Count the lines below that include the word "scene" and write that number alone.

________________________

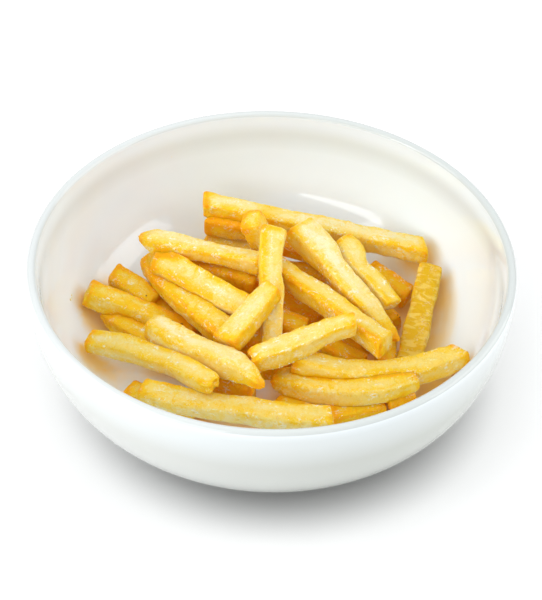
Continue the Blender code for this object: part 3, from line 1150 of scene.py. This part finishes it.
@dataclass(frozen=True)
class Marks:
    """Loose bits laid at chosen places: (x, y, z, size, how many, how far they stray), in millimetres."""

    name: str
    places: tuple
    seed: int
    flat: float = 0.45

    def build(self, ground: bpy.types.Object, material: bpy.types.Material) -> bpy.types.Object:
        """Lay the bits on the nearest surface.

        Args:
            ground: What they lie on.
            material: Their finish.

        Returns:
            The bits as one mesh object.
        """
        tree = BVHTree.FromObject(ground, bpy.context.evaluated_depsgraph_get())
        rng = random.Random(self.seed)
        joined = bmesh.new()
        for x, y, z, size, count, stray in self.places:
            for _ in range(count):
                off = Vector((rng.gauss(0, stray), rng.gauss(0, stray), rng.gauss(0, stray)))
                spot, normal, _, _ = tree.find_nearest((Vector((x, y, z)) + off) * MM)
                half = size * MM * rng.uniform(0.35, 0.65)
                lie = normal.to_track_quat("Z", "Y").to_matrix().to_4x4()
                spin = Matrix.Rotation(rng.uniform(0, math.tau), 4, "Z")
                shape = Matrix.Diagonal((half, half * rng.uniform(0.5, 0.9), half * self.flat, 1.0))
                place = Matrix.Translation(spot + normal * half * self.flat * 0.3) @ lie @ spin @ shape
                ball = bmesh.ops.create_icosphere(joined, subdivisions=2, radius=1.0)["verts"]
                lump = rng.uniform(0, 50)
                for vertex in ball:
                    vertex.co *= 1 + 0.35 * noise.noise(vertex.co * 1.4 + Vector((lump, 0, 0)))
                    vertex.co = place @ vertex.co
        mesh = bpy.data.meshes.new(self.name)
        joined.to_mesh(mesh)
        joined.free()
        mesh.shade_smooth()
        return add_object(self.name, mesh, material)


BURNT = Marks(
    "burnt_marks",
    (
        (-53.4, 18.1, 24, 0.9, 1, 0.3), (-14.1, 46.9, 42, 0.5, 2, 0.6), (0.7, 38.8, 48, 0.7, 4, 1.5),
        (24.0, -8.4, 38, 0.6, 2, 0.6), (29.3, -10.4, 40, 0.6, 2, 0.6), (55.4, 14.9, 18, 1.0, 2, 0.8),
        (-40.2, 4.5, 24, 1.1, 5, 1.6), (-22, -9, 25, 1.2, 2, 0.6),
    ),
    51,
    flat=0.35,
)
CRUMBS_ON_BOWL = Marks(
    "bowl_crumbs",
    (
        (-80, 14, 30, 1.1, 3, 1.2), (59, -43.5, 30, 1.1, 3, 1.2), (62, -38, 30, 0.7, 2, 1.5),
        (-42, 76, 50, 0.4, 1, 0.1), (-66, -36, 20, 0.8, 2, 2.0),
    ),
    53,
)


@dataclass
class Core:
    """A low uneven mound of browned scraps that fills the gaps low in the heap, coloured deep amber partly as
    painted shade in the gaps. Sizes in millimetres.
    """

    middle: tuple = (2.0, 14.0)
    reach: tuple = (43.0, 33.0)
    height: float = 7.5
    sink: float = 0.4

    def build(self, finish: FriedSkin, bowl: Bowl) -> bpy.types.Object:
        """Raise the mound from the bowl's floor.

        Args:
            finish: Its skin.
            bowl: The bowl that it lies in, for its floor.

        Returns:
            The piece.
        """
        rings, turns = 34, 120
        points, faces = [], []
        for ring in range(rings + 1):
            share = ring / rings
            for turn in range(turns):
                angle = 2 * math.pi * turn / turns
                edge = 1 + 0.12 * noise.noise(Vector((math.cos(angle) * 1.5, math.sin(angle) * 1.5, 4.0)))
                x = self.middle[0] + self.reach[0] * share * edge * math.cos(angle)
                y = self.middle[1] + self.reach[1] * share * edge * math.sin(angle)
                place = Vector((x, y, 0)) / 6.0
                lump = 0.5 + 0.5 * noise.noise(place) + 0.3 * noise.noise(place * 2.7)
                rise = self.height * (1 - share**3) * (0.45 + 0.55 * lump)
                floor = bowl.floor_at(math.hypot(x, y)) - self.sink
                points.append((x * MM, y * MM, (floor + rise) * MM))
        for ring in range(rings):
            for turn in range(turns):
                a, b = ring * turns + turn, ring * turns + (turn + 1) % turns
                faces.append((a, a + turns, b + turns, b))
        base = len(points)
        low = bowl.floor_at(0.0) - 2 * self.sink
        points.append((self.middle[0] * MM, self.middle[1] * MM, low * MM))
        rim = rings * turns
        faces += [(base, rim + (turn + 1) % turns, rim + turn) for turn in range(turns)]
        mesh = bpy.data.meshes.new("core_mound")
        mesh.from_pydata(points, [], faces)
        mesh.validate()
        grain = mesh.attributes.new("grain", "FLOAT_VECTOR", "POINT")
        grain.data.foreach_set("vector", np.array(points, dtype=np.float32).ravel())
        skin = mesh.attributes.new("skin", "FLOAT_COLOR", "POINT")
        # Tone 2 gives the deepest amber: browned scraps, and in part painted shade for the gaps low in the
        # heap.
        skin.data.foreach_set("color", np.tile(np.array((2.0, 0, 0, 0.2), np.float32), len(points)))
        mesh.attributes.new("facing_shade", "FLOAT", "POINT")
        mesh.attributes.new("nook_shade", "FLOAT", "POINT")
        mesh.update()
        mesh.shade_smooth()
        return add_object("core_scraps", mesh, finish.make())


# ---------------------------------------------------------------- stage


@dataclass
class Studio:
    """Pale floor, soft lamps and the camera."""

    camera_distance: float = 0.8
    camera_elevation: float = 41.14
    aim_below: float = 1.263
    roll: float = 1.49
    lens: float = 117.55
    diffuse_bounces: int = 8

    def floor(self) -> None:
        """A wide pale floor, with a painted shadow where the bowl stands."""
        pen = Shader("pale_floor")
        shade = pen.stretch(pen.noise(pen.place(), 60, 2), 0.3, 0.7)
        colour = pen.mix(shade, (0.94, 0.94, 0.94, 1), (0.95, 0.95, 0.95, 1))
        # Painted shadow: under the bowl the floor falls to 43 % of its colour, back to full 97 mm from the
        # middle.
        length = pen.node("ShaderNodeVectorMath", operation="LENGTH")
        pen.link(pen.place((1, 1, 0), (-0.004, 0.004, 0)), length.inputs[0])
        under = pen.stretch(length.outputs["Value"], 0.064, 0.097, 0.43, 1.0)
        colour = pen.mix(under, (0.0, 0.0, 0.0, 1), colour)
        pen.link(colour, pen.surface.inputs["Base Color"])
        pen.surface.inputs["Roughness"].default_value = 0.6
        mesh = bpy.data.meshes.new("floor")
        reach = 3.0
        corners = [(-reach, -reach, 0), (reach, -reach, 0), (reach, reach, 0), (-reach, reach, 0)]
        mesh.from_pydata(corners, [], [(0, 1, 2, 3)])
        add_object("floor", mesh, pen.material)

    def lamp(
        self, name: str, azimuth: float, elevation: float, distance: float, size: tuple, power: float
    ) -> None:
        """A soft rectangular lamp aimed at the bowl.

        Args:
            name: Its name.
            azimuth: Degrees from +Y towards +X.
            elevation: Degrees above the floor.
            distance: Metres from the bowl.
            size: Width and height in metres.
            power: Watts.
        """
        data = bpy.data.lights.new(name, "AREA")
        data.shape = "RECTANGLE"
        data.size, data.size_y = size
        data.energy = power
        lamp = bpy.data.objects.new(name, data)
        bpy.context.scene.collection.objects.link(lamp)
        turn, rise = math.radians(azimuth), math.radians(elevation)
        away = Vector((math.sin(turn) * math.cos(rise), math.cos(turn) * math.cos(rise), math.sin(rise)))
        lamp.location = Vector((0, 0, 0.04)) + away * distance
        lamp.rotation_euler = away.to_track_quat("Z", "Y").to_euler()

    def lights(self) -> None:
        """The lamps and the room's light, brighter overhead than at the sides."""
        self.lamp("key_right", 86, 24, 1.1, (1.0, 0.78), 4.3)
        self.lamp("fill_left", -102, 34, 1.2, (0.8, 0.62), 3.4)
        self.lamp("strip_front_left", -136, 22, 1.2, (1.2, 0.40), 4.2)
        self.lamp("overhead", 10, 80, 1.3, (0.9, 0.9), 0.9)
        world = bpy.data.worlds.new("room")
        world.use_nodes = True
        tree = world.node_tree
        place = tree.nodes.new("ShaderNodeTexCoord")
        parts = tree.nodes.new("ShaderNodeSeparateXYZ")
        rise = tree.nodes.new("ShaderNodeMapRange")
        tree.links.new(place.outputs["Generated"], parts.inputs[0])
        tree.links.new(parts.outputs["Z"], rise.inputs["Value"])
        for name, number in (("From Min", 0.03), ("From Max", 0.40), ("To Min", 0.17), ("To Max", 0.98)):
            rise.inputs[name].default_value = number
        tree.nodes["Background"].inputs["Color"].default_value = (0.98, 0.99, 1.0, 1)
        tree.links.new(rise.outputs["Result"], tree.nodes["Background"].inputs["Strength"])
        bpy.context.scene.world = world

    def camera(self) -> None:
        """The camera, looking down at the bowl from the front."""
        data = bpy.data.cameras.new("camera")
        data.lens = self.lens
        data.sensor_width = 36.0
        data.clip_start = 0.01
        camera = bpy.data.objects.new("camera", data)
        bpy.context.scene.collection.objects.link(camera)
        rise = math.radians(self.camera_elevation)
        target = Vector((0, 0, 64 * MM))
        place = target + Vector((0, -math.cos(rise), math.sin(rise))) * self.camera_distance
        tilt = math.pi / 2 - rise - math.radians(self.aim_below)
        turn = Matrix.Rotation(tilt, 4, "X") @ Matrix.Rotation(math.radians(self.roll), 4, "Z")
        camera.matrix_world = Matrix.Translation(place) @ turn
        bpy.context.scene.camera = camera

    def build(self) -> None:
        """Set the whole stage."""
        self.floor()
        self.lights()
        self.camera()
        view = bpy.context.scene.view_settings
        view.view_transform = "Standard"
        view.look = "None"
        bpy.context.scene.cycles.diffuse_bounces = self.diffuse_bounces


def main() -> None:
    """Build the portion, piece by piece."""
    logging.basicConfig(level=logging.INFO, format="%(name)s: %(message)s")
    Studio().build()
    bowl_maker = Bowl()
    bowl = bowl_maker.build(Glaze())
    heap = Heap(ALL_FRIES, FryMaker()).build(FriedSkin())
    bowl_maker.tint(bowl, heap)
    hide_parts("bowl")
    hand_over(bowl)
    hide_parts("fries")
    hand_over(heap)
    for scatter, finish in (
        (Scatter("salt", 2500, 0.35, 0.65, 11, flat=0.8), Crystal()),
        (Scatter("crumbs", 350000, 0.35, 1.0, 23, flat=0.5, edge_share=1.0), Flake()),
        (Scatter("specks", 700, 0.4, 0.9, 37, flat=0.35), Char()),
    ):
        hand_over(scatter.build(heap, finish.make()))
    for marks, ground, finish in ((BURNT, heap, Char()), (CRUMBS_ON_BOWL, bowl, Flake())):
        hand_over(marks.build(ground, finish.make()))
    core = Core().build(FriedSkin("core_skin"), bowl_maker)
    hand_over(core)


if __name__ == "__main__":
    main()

________________________

## Response below
7